Il était à la peinture contemporaine ce que le catalan Gaudi fut à l’architecture et au design. Ses facéties picturales, novatrices, déconstruites, fragmentées, pouvaient apparaître comme autant de pastiches des Arts : Brut, baroque, primaire, contemporain et Naïf…. Mario était assurément espiègle, un singulier personnage. Il ne se prenait vraiment pas au sérieux ! De son Portugal natal, il avait conservé son délicieux timbre chantant. Le regard tendre s’accommodait du petit sourire facétieux de celui qui avait su préserver l’émerveillement de l’enfance…
« Mon choix est sans réserve. Je suis pour l’irrévérence, l’insubordination, l’irréalisme, l’absurde, la rêverie, la folie, l’utopie, le désir. Je suis solidaire de ceux qui, par volonté ou par la « force des choses », s’installent dans le terroir sauvage et fertile de l’idéal et contribuent, selon leurs moyens, à la création nouvelle et tout autre. » M’a-t-il confiait.
« Le destin est imprévisible«
Mario Chichorro était né en 1932 à Torrès Vedrasau Portugal. Il avait suivi des études à Coimbra et en architecture à l’Ecole Supérieure des Beaux Arts de Porto pendant 2 ans. Mario avait rejoint la France en 1963 pour résider à Perpignan en Pays Catalan. Jusqu’en 1968 il avait été employé dans des cabinets d’architecture.« En 1968 dans les rues de Perpignan, je défilais et manifestais. Je travaillais alors dans un cabinet d’architecte. Mon patron l’ayant appris m’a illico licencié, me traitant de révolutionnaire, d’anarchiste. »Relatait-il, d’un sourire amusé le facétieux Mario. Le destin est imprévisible ! Ce fâcheux événement avait eu un effet bienheureux puisque Mario avait alors pu réaliser le rêve insensé de son enfance : peindre ! Est-ce bien raisonnable pour une grande personne ? Aujourd’hui encore, l’artiste se joue des interdits ! Il a osé partir, comme ça à l’improviste, rejoindre le Paradis de tous les peintres créateurs ! Chichorro laisse une œuvre considérable !
Artiste résolument baroque ?
« Mon choix est sans réserve. Je suis pour l’irrévérence, l’insubordination, l’irréalisme, l’absurde, la rêverie, la folie, l’utopie, le désir. Je suis solidaire de ceux qui, par volonté ou par la « force des choses », s’installent dans le terroir sauvage et fertile de l’idéal et contribuent, selon leurs moyens, à la création nouvelle et tout autre. » Ces propos qu’il tenait voilà plusieurs décennies résonnent encore aujourd’hui en pied de nez à toutes les convenances, la pensée unique, uniformisation humaine…

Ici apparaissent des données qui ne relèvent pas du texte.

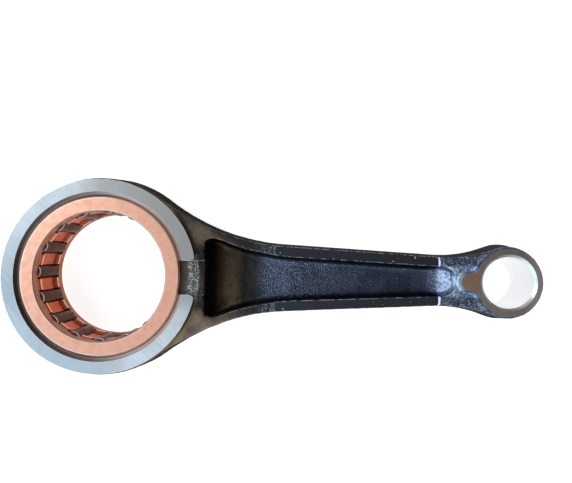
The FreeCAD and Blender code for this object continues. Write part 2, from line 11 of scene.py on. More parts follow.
import bmesh
import bpy
import numpy as np
from bpy.props import FloatProperty, FloatVectorProperty, IntProperty, PointerProperty
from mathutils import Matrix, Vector, noise


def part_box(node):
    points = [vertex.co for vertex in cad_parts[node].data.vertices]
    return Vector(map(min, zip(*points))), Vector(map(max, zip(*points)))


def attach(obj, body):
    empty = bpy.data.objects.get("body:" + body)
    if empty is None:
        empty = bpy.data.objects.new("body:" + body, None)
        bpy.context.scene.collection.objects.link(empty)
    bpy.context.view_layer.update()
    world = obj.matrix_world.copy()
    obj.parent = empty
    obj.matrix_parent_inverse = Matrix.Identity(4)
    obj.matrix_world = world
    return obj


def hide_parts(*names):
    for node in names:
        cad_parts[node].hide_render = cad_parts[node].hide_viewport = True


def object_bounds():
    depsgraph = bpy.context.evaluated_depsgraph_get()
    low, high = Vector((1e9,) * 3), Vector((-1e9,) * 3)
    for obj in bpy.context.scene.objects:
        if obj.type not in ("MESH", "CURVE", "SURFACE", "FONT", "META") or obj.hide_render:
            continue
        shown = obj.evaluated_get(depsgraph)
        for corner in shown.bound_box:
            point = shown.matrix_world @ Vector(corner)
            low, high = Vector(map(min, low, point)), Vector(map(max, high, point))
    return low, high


bl_info = {
    "name": "Connecting rod looks",
    "version": (1, 0, 0),
    "blender": (4, 5, 0),
    "location": "3D View > Sidebar > Connecting rod",
    "description": "Forged rod, plated cage, rollers and studio around the packed frame",
    "category": "Object",
}

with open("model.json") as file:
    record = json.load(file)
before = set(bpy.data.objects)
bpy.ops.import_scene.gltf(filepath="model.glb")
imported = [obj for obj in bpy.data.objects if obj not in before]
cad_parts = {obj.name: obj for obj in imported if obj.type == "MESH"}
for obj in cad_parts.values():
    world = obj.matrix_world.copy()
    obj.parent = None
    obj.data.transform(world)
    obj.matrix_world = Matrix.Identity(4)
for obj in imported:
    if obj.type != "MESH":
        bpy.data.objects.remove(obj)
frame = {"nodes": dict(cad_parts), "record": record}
CAD_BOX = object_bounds()
MM = 0.001
ROD, CAGE = "connecting_rod", "roller_cage"
ROLLERS = sorted(name for name in frame["nodes"] if name not in (ROD, CAGE))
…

Hors normes, réfractaire à tout courant artistique, à toute mode, à toute académie, Mario Chichorro l’idéaliste, s’amusait à heurter, à provoquer, à renverser tabous et valeurs admises d’un Monde rationnel hyper formaté, normalisé, emprisonné dans la convenable pensée unique. Au bout du pinceau, il maniait avec talent, l’ironie, la provocation, la dérision. » Je casse de façon fantaisiste le sujet unique dans mes tableaux. J’opte pour la multiplicité des thèmes parce que j’ai choisi la liberté absolue de l’imaginaire irrationnel !» Évoquait le déroutant, Chichorro. Il usait de matériaux les plus inattendues : aggloméré de bois, polyuréthane extrudé, résine synthétique, aggloméré de liège…
L’intemporel
Ses œuvres subversives sont autant de passerelles relationnelles entre son fort intérieur et un extérieur idéal rêvé. Ses tableaux lumineux renvoient à l’intemporel. Sa puissante créativité intuitive, impulsive, jongle avec volumes et formes, couleurs et symboles. Là, rien n’est agressif. Ici, tout est équilibre. Ailleurs, la nudité corporelle semble célébrer la pureté morale sans artifices sans fioritures. Chichoro, lançait en boutade «Nul n’est là par hasard.» N’invitait-il pas à réfléchir sur le pourquoi de notre existence ?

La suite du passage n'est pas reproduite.